Objective » Every line from the beginning of the records below up to the one holding "stone itself, the" should be quoted exactly; leave out the rest.
** begin Provided records **
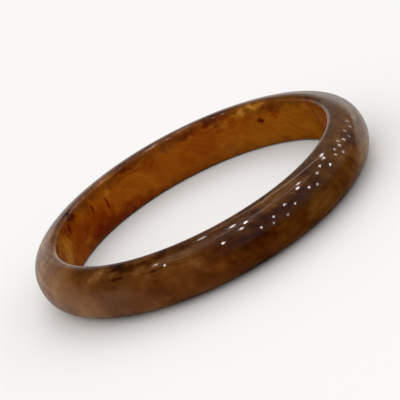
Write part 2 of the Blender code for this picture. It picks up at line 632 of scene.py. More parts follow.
@dataclass(frozen=True)
class Stone:
    """The stone itself, the same through the whole hoop. Lengths are in millimetres, colours linear."""

    # The bore's marks come first, then the crown's. Most are spots, wisps and clearings in the
    # stone, but some are painted light and shade: the long dark band along the upper crown at
    # clock 8 is painted shade, and the lighter patch low on the crown at clock -60 is painted
    # light bounced up from the floor. With more than about 60 of them the material gets
    # too large to be drawn, and the hoop comes out black.
    marks: tuple[Mark, ...] = (
        Mark(139.8, 0.9, 1.15, 0.8, 1.2),
        Mark(132, 3.0, 2.6, 1.0, 0.4),
        Mark(147.5, 3.6, 2.4, 0.6, -0.30),
        Mark(156, 2.7, 1.7, 0.9, -0.35),
        Mark(162.5, 4.3, 2.6, 0.45, 0.6),
        Mark(172, 3.7, 2.6, 0.45, 0.5),
        Mark(202, 4.2, 3.4, 0.45, 0.5),
        Mark(237, 4.4, 2.2, 0.8, 1.2),
        Mark(256, -1.0, 7.5, 0.9, -0.40),
        Mark(238, 0.0, 6.0, 1.0, 0.16),
        Mark(228, -1.2, 6.5, 0.8, 0.28),
        Mark(221, -4.0, 9.0, 0.5, 0.55),
        Mark(203, -4.8, 10.0, 0.35, 0.45),
        Mark(213, 4.9, 4.5, 0.3, -0.32),
        Mark(139, 4.9, 4.5, 0.4, -0.40),
        Mark(170, 0.0, 6.0, 0.8, 0.14),
        Mark(216, 0.9, 0.5, 4.0, 1.1),
        Mark(224, 2.0, 0.4, 5.0, 0.8),
        Mark(145, 3.9, 5.5, 0.4, -0.20),
        Mark(213.8, 2.6, 1.2, 1.2, -0.3),
        Mark(246, 3.1, 0.6, 3.0, 0.7),
        Mark(242.5, 3.0, 1.6, 0.9, 0.6),
        Mark(194.5, -1.4, 0.35, 1.0, -0.5),
        Mark(-44, 4.3, 4.5, 0.4, -0.22, 33.2),
        Mark(-57, 1.0, 8.0, 0.8, 0.16, 35.0),
        Mark(-60, -4.4, 11.0, 0.35, -0.14, 34.0),
        Mark(-27, -3.7, 9.0, 0.4, -0.28, 35.0),
        Mark(15, 2.4, 6.5, 0.45, 0.22, 34.5),
        Mark(29, 2.6, 7.5, 0.42, 0.46, 34.5),
        Mark(76, -3.0, 6.5, 0.6, -0.42, 35.0),
        Mark(11, -2.8, 6.5, 0.6, 0.17, 35.0),
        Mark(-36, 3.9, 3.2, 0.12, 0.55, 34.0),
        Mark(-23, 3.6, 3.6, 0.10, 0.5, 34.0),
        Mark(-75, 4.8, 6.5, 0.35, 0.18, 33.0),
        Mark(-38, 4.9, 4.0, 0.12, 0.45, 31.6),
        Mark(-30, 4.6, 4.5, 0.10, 0.5, 32.2),
        Mark(-20, 5.0, 5.0, 0.12, 0.35, 31.4),
        Mark(-36, 5.1, 5.5, 0.16, 0.36, 30.8),
        Mark(-15, 5.1, 7.5, 0.13, 0.30, 30.8),
        Mark(2, 5.0, 5.5, 0.12, 0.24, 31.4),
        Mark(10, 4.4, 4.5, 0.10, 0.30, 33.2),
        Mark(20, 4.9, 6.0, 0.25, -0.22, 31.8),
        Mark(36, 4.8, 4.5, 0.12, 0.25, 31.8),
        Mark(-47, 4.6, 3.0, 0.35, -0.22, 32.8),
        Mark(60, 2.8, 3.6, 0.7, 0.38, 34.4),
        Mark(82, -0.5, 7.0, 1.0, -0.16, 35.0),
        Mark(0, -2.4, 6.5, 0.7, 0.24, 34.8),
        Mark(-28.5, 4.2, 2.2, 0.6, -0.30, 32.5),
        Mark(-31.5, 2.6, 1.3, 0.6, 0.35, 33.5),
        Mark(-9, -1.5, 3.5, 0.8, 0.25, 35.0),
        Mark(8, 2.2, 14.0, 0.3, 0.34, 34.4),
        Mark(-19, -0.5, 7.0, 0.8, 0.2, 35.0),
        Mark(23, -1.4, 7.0, 0.6, 0.32, 35.0),
        Mark(88, 0.5, 5.5, 0.7, -0.22, 35.0),
        Mark(-80, -1.2, 7.0, 0.6, -0.12, 35.0),
        Mark(42, 0.4, 7.5, 0.6, 0.20, 35.0),
        Mark(64, -1.0, 10.0, 0.8, -0.16, 35.0),
    )
    fine_stray: float = 1.3
    wide_stray: float = 4.5
    wide_from: float = 3.3
    through_skin: Colour = (0.714, 0.584, 0.425)
    through_olive_skin: Colour = (0.706, 0.613, 0.45)
    # The bore's colours paint the warm glow of light coming through the stone
    bore_glow_per_mm: Colour = (0.819, 0.648, 0.36)
    olive_bore_glow_per_mm: Colour = (0.810, 0.668, 0.39)
    olive: float = 0.6
    bore_glow_reach: float = 0.7
    dull_bore_glow_end: float = 2.1
    fleck_strength: float = 0.75
    fleck_colour: Colour = (0.022, 0.007, 0.003)
    crack_strength: float = 0.35
    crack_colour: Colour = (0.20, 0.085, 0.028)
    shade_colour: Colour = (0.030, 0.017, 0.006)
    shade_densities: tuple[float, float] = (0.5, 1.0)
    depth_floor: float = 6.2
    depth_shade: float = 0.98
    cloud_size: float = 15.0
    layer_size: float = 1.6
    layer_strength: float = 0.03
    veil_strength: float = 0.14
    spread: float = 0.26
    rim_shade: float = 0.50
    crown_shade: float = 0.25
    streak_strength: float = 0.17
    painted_light_end: float = 0.39
    honey_clearing: float = 0.14
    fleck_spacing: float = 6.5
    fleck_share: float = 0.34
    fleck_size: float = 0.5
    crack_spacing: float = 15.0
    crack_width: float = 0.10
    glow_reach: Colour = (1.0, 0.6, 0.3)
    glow_length: float = 2.5 * MM
    glow_share: float = 0.8
    refraction: float = 1.54
    plain_colour: Colour = (0.1, 0.03, 0.008)


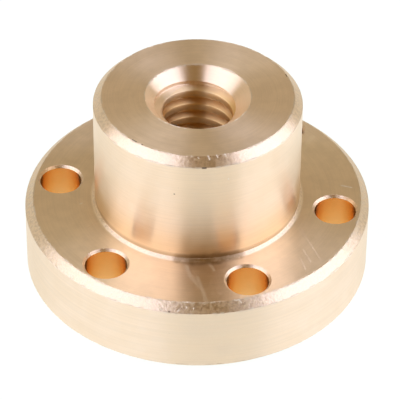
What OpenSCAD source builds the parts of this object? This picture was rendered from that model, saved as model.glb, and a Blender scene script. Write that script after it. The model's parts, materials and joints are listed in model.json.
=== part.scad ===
// Round flanged nut for a trapezoidal lead screw, turned from one bar of bronze.
// The back face of the flange lies on z = 0, centred on the bore. The bore runs along +Z
// to the nose of the barrel, and the first bolt hole lies on +X. All sizes are in millimetres.

/* [Flange] */
// Diameter of the flange
flange_d = 42; // [41.5:0.5:60]
// Thickness of the flange
flange_t = 10; // [4:0.5:16]
// Chamfer on both rims of the flange
rim_chamfer = 1; // [0.2:0.1:1.2]

/* [Barrel] */
// Diameter of the barrel
barrel_d = 25; // [18:0.5:27]
// Length of the nut, from the back face of the flange to the nose of the barrel
nut_l = 25; // [20:1:40]
// Chamfer at the nose of the barrel
nose_chamfer = 1; // [0.2:0.1:2]
// Radius of the corner that the tool leaves between the barrel and the flange
corner_r = 0.4; // [0.1:0.1:0.8]

/* [Bolt holes] */
// Number of bolt holes
hole_count = 6; // [3:1:8]
// Diameter of a bolt hole
hole_d = 5; // [3:0.1:5.4]
// Distance from the rim of the flange to the middle of a bolt hole
hole_edge = 4; // [3.8:0.05:5]
// Chamfer at both ends of a bolt hole
hole_chamfer = 0.3; // [0.1:0.05:0.4]

/* [Bore and thread] */
// Outer diameter of the screw that runs in the nut
thread_d = 10; // [9:0.5:12]
// Rise of the thread in one turn
pitch = 2; // [1.5:0.5:3]
// Diameter across the crests of the nut's thread
crest_d = 8.5; // [8:0.1:9]
// Gap between the outer diameter of the screw and the roots of the nut's thread
root_gap = 0.25; // [0.1:0.05:0.5]
// Slope of a flank of the thread, from square to the axis
flank_angle = 15; // [5:1:20]
// Angle round the bore at which the groove crosses the back face, from +X
thread_start = 247; // [0:1:359]
// Diameter of the countersink at each end of the bore
mouth_d = 12.7; // [10:0.1:14]
// Angle between the wall of a countersink and the axis
mouth_angle = 45; // [30:1:60]

/* [Hidden] */
// Flat pieces that stand for a full circle, and for the small arc of the corner
$fn = 120;
corner_steps = 6;
// Flat pieces that stand for one turn of the groove
groove_steps = 48;
// Length by which a cutting shape runs past the faces that it opens
overcut = 0.5;
flange_r = flange_d/2;
barrel_r = barrel_d/2;
hole_r = hole_d/2;
// The bolt holes keep their distance from the rim, unless that takes them into the corner
hole_circle_r = max(flange_r - hole_edge, barrel_r + corner_r + hole_r + hole_chamfer);
crest_r = crest_d/2;
root_r = thread_d/2 + root_gap;
// Screw and nut share the pitch diameter, where groove and ridge are equally wide
pitch_r = thread_d/2 - pitch/4;

// Half the width of the groove at radius r
function half_groove(r) = pitch/4 + (pitch_r - r)*tan(flank_angle);

// Four corners of the groove's section at angle a, where its middle lies at height z
function groove_section(a, z) = [
  for (corner = [[crest_r - overcut, -1], [root_r, -1], [root_r, 1], [crest_r - overcut, 1]])
    let (r = corner[0], side = corner[1])
      [r*cos(a), r*sin(a), z + side*half_groove(r)]
];

// Outline of the turned blank, from the back face round the outside to the nose
function blank_outline() = concat(
  [[0, 0], [flange_r - rim_chamfer, 0], [flange_r, rim_chamfer]],
  [[flange_r, flange_t - rim_chamfer], [flange_r - rim_chamfer, flange_t]],
  [for (i = [0:corner_steps]) let (a = 270 - 90*i/corner_steps)
    [barrel_r + corner_r*(1 + cos(a)), flange_t + corner_r*(1 + sin(a))]],
  [[barrel_r, nut_l - nose_chamfer], [barrel_r - nose_chamfer, nut_l], [0, nut_l]]
);

// The solid blank, as it comes off the lathe before it is drilled
module turned_blank() {
  rotate_extrude() polygon(blank_outline());
}

// A drilled hole along +Z through the length l, with a countersink of radius mouth_r at each end
module through_hole(wall_r, mouth_r, slope, l) {
  depth = (mouth_r - wall_r)/tan(slope);
  open_r = mouth_r + overcut*tan(slope);
  rotate_extrude() polygon([
    [0, -overcut], [open_r, -overcut], [wall_r, depth],
    [wall_r, l - depth], [open_r, l + overcut], [0, l + overcut]
  ]);
}

// Holes for the bolts that hold the flange
module bolt_holes() {
  for (i = [0:hole_count - 1])
    rotate(360*i/hole_count) translate([hole_circle_r, 0, 0])
      through_hole(hole_r, hole_r + hole_chamfer, 45, flange_t);
}

// Right-hand groove that a screw runs in, from one pitch below the back face to one above the nose
module thread_groove() {
  steps = ceil((nut_l/pitch + 2)*groove_steps);
  sections = [
    for (i = [0:steps]) let (turn = i/groove_steps)
      each groove_section(thread_start + 360*turn, pitch*(turn - 1))
  ];
  sides = [
    for (i = [0:steps - 1]) for (k = [0:3])
      let (a = 4*i + k, b = 4*i + (k + 1)%4)
        each [[a, b, b + 4], [a, b + 4, a + 4]]
  ];
  polyhedron(sections, concat([[3, 2, 1, 0]], sides, [[for (k = [0:3]) 4*steps + k]]));
}

module nut() {
  color("burlywood")
    difference() {
      turned_blank();
      through_hole(crest_r, mouth_d/2, mouth_angle, nut_l);
      bolt_holes();
      thread_groove();
    }
}

nut();
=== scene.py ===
"""Looks of a flanged bronze lead-screw nut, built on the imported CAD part.

The nut is rebuilt as one detailed mesh in the CAD frame: the turned blank, its bolt holes, its
helical thread and the marks of its life. Lengths are in millimetres until MM turns them into metres.
"""

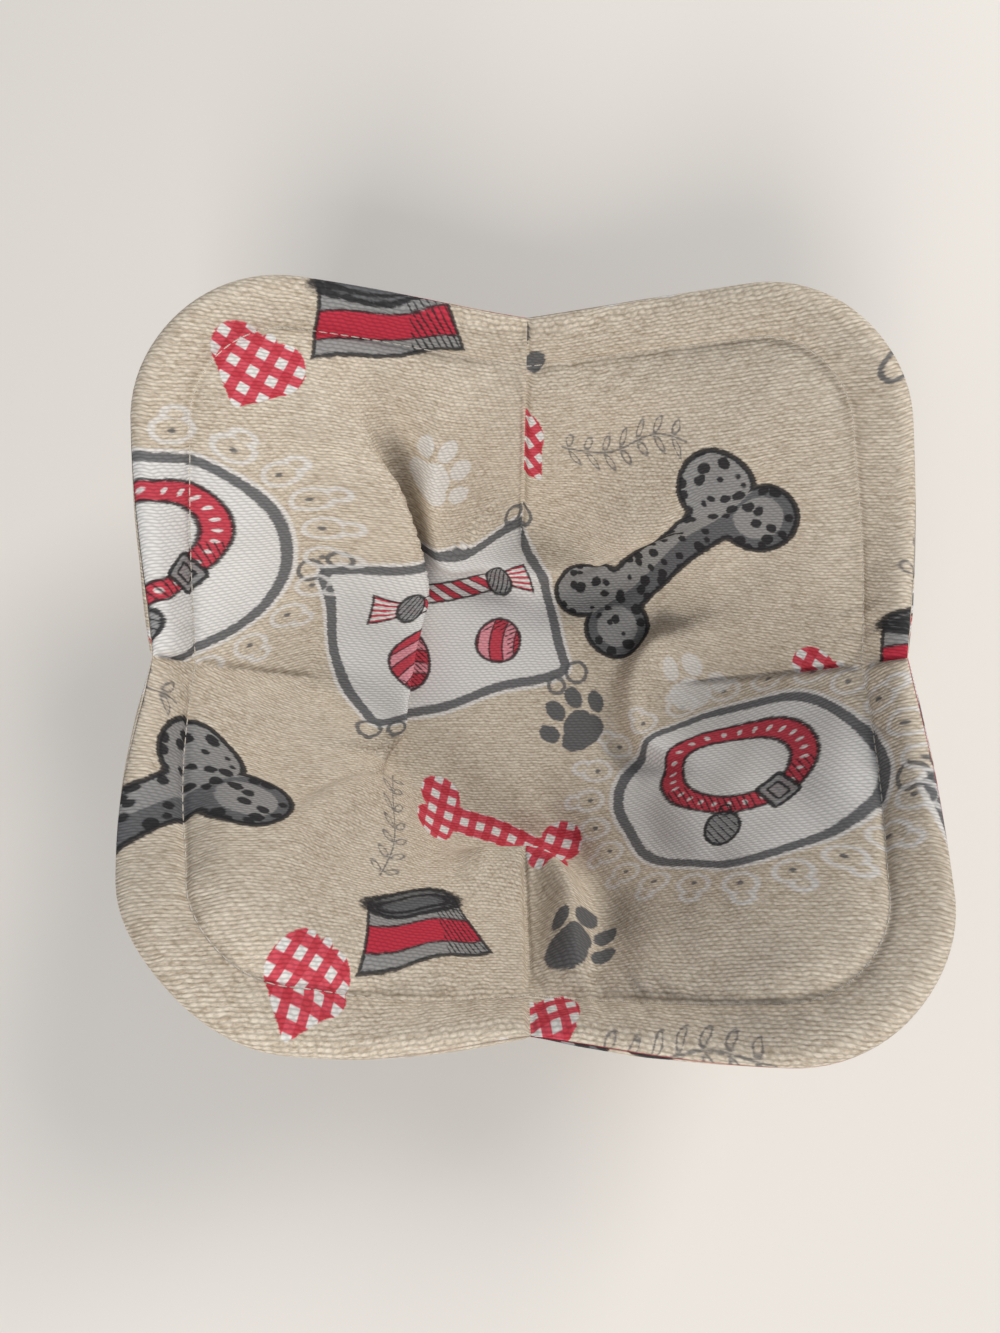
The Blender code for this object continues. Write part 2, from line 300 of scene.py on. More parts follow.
def smooth_line(points, count):
    """A curve through points, as evenly spaced places on it."""
    points = np.array(points)
    knots = np.concatenate(([0], np.cumsum(np.hypot(*np.diff(points, axis=0).T))))
    slopes = np.gradient(points, knots, axis=0)
    at = np.linspace(0, knots[-1], count)
    span = np.clip(np.searchsorted(knots, at, side="right") - 1, 0, len(knots) - 2)
    size = (knots[1:] - knots[:-1])[span]
    t = ((at - knots[span]) / size)[:, None]
    size = size[:, None]
    start, end = points[span], points[span + 1]
    pull, push = slopes[span] * size, slopes[span + 1] * size
    ease = 3 * t**2 - 2 * t**3
    return start + ease * (end - start) + (t**3 - 2 * t**2 + t) * pull + (t**3 - t**2) * push


def uneven(points, size, seed):
    """Smooth unevenness of cloth over wadding, about -1 to 1, with bumps of a size in metres."""
    shift = Vector((seed * 7.3, seed * 3.1, seed * 5.7))
    flat = points.reshape(-1, 3) / size
    values = [noise.noise(Vector(point) + shift) for point in flat]
    return np.array(values).reshape(points.shape[:-1]) * 1.6


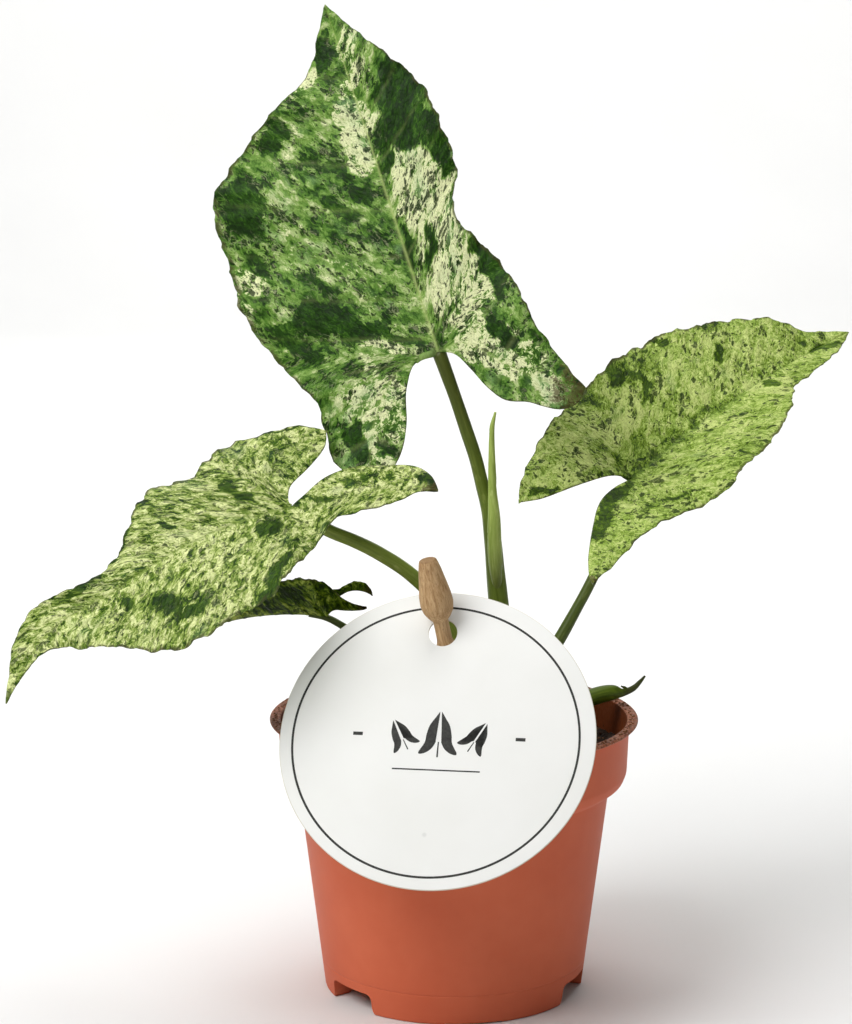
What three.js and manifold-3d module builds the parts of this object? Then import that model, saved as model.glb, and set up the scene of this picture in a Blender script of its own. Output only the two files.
** end Provided records **
Full output »
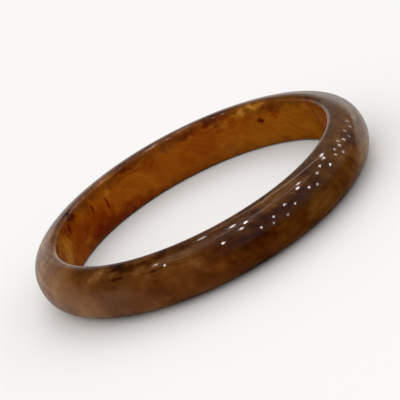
Write part 2 of the Blender code for this picture. It picks up at line 632 of scene.py. More parts follow.
@dataclass(frozen=True)
class Stone:
    """The stone itself, the same through the whole hoop. Lengths are in millimetres, colours linear."""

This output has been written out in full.